§ STATED EXERCISE: Output every line below exactly.

§ DATASET EXTRACT:

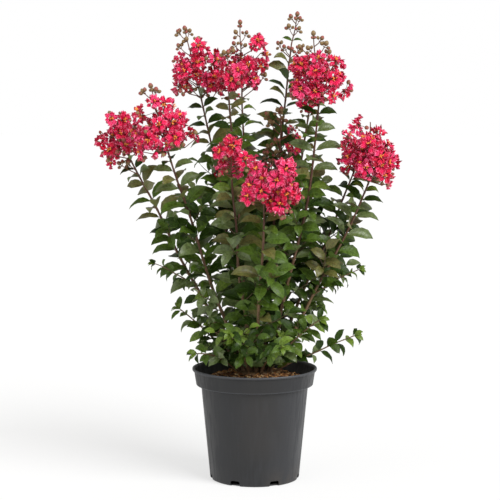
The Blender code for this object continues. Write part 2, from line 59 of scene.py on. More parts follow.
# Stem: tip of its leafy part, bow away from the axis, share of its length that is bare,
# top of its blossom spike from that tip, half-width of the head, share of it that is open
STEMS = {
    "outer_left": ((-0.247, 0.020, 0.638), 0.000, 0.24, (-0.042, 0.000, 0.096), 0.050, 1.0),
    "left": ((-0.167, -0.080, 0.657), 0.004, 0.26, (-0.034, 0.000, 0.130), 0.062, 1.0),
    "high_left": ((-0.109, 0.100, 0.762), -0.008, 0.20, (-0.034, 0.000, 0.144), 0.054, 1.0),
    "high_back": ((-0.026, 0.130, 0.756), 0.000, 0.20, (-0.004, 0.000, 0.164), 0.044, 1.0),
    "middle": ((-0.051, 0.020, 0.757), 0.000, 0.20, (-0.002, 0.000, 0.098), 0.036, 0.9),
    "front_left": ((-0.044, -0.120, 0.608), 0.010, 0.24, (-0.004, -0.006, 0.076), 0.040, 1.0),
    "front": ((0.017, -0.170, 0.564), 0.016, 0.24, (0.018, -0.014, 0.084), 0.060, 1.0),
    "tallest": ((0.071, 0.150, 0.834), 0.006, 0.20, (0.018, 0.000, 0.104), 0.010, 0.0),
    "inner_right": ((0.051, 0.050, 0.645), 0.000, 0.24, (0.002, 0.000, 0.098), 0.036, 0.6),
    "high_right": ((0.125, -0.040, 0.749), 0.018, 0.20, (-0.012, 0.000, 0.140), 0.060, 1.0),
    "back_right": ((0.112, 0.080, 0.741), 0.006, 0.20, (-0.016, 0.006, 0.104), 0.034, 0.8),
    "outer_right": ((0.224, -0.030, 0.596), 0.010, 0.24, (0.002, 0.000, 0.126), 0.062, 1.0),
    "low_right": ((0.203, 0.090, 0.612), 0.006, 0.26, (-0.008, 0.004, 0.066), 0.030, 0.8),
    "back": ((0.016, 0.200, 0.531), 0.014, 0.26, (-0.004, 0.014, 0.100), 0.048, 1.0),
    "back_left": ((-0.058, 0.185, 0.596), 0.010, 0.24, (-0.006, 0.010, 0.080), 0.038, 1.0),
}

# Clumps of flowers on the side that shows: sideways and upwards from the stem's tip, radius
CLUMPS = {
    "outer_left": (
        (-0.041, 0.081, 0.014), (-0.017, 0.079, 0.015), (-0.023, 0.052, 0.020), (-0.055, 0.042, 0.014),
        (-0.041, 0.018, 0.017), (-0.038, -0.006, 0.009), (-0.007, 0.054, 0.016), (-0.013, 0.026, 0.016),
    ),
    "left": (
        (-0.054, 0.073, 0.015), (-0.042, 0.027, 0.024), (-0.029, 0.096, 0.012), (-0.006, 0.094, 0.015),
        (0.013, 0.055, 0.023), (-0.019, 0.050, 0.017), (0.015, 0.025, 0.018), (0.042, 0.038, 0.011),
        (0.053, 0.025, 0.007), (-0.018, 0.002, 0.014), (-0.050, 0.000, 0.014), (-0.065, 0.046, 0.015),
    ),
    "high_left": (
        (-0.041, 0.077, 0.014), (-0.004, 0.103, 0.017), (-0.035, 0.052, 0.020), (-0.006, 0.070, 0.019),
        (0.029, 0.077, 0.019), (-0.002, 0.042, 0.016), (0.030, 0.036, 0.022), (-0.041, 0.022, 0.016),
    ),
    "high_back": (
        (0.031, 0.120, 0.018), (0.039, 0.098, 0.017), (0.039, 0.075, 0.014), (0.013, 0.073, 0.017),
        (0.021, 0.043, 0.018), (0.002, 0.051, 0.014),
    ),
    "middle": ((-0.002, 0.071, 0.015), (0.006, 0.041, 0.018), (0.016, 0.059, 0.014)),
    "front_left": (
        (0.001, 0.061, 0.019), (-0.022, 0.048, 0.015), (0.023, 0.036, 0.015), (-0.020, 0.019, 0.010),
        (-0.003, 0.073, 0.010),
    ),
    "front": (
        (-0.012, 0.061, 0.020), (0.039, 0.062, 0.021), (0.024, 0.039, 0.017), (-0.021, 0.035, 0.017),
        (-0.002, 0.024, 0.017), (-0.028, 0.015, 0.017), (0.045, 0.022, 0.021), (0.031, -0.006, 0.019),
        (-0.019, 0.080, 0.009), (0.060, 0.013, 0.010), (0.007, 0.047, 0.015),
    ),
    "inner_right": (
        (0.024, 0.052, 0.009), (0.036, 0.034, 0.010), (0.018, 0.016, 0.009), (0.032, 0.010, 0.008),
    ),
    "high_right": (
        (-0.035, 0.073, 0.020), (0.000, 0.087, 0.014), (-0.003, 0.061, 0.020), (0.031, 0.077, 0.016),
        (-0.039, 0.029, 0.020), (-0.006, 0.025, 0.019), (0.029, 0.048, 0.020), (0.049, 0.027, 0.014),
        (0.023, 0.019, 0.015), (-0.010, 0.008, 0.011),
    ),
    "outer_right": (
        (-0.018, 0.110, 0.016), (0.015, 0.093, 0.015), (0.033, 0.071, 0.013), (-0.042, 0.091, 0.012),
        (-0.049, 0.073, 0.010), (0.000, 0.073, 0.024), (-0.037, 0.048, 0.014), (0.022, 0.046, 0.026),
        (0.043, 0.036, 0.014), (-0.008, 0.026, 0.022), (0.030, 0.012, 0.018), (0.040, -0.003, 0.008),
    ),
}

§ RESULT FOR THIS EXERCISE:
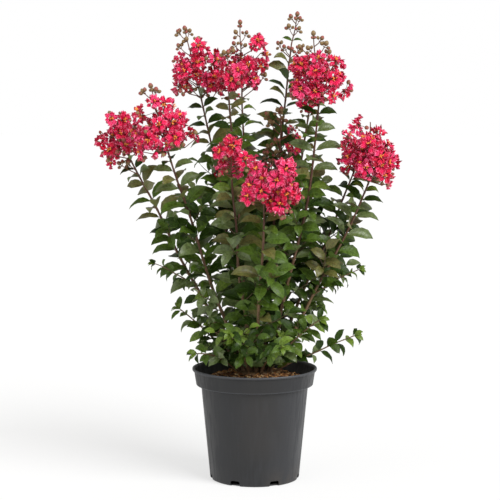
The Blender code for this object continues. Write part 2, from line 59 of scene.py on. More parts follow.
# Stem: tip of its leafy part, bow away from the axis, share of its length that is bare,
# top of its blossom spike from that tip, half-width of the head, share of it that is open
STEMS = {
    "outer_left": ((-0.247, 0.020, 0.638), 0.000, 0.24, (-0.042, 0.000, 0.096), 0.050, 1.0),
    "left": ((-0.167, -0.080, 0.657), 0.004, 0.26, (-0.034, 0.000, 0.130), 0.062, 1.0),
    "high_left": ((-0.109, 0.100, 0.762), -0.008, 0.20, (-0.034, 0.000, 0.144), 0.054, 1.0),
    "high_back": ((-0.026, 0.130, 0.756), 0.000, 0.20, (-0.004, 0.000, 0.164), 0.044, 1.0),
    "middle": ((-0.051, 0.020, 0.757), 0.000, 0.20, (-0.002, 0.000, 0.098), 0.036, 0.9),
    "front_left": ((-0.044, -0.120, 0.608), 0.010, 0.24, (-0.004, -0.006, 0.076), 0.040, 1.0),
    "front": ((0.017, -0.170, 0.564), 0.016, 0.24, (0.018, -0.014, 0.084), 0.060, 1.0),
    "tallest": ((0.071, 0.150, 0.834), 0.006, 0.20, (0.018, 0.000, 0.104), 0.010, 0.0),
    "inner_right": ((0.051, 0.050, 0.645), 0.000, 0.24, (0.002, 0.000, 0.098), 0.036, 0.6),
    "high_right": ((0.125, -0.040, 0.749), 0.018, 0.20, (-0.012, 0.000, 0.140), 0.060, 1.0),
    "back_right": ((0.112, 0.080, 0.741), 0.006, 0.20, (-0.016, 0.006, 0.104), 0.034, 0.8),
    "outer_right": ((0.224, -0.030, 0.596), 0.010, 0.24, (0.002, 0.000, 0.126), 0.062, 1.0),
    "low_right": ((0.203, 0.090, 0.612), 0.006, 0.26, (-0.008, 0.004, 0.066), 0.030, 0.8),
    "back": ((0.016, 0.200, 0.531), 0.014, 0.26, (-0.004, 0.014, 0.100), 0.048, 1.0),
    "back_left": ((-0.058, 0.185, 0.596), 0.010, 0.24, (-0.006, 0.010, 0.080), 0.038, 1.0),
}

# Clumps of flowers on the side that shows: sideways and upwards from the stem's tip, radius
CLUMPS = {
    "outer_left": (
        (-0.041, 0.081, 0.014), (-0.017, 0.079, 0.015), (-0.023, 0.052, 0.020), (-0.055, 0.042, 0.014),
        (-0.041, 0.018, 0.017), (-0.038, -0.006, 0.009), (-0.007, 0.054, 0.016), (-0.013, 0.026, 0.016),
    ),
    "left": (
        (-0.054, 0.073, 0.015), (-0.042, 0.027, 0.024), (-0.029, 0.096, 0.012), (-0.006, 0.094, 0.015),
        (0.013, 0.055, 0.023), (-0.019, 0.050, 0.017), (0.015, 0.025, 0.018), (0.042, 0.038, 0.011),
        (0.053, 0.025, 0.007), (-0.018, 0.002, 0.014), (-0.050, 0.000, 0.014), (-0.065, 0.046, 0.015),
    ),
    "high_left": (
        (-0.041, 0.077, 0.014), (-0.004, 0.103, 0.017), (-0.035, 0.052, 0.020), (-0.006, 0.070, 0.019),
        (0.029, 0.077, 0.019), (-0.002, 0.042, 0.016), (0.030, 0.036, 0.022), (-0.041, 0.022, 0.016),
    ),
    "high_back": (
        (0.031, 0.120, 0.018), (0.039, 0.098, 0.017), (0.039, 0.075, 0.014), (0.013, 0.073, 0.017),
        (0.021, 0.043, 0.018), (0.002, 0.051, 0.014),
    ),
    "middle": ((-0.002, 0.071, 0.015), (0.006, 0.041, 0.018), (0.016, 0.059, 0.014)),
    "front_left": (
        (0.001, 0.061, 0.019), (-0.022, 0.048, 0.015), (0.023, 0.036, 0.015), (-0.020, 0.019, 0.010),
        (-0.003, 0.073, 0.010),
    ),
    "front": (
        (-0.012, 0.061, 0.020), (0.039, 0.062, 0.021), (0.024, 0.039, 0.017), (-0.021, 0.035, 0.017),
        (-0.002, 0.024, 0.017), (-0.028, 0.015, 0.017), (0.045, 0.022, 0.021), (0.031, -0.006, 0.019),
        (-0.019, 0.080, 0.009), (0.060, 0.013, 0.010), (0.007, 0.047, 0.015),
    ),
    "inner_right": (
        (0.024, 0.052, 0.009), (0.036, 0.034, 0.010), (0.018, 0.016, 0.009), (0.032, 0.010, 0.008),
    ),
    "high_right": (
        (-0.035, 0.073, 0.020), (0.000, 0.087, 0.014), (-0.003, 0.061, 0.020), (0.031, 0.077, 0.016),
        (-0.039, 0.029, 0.020), (-0.006, 0.025, 0.019), (0.029, 0.048, 0.020), (0.049, 0.027, 0.014),
        (0.023, 0.019, 0.015), (-0.010, 0.008, 0.011),
    ),
    "outer_right": (
        (-0.018, 0.110, 0.016), (0.015, 0.093, 0.015), (0.033, 0.071, 0.013), (-0.042, 0.091, 0.012),
        (-0.049, 0.073, 0.010), (0.000, 0.073, 0.024), (-0.037, 0.048, 0.014), (0.022, 0.046, 0.026),
        (0.043, 0.036, 0.014), (-0.008, 0.026, 0.022), (0.030, 0.012, 0.018), (0.040, -0.003, 0.008),
    ),
}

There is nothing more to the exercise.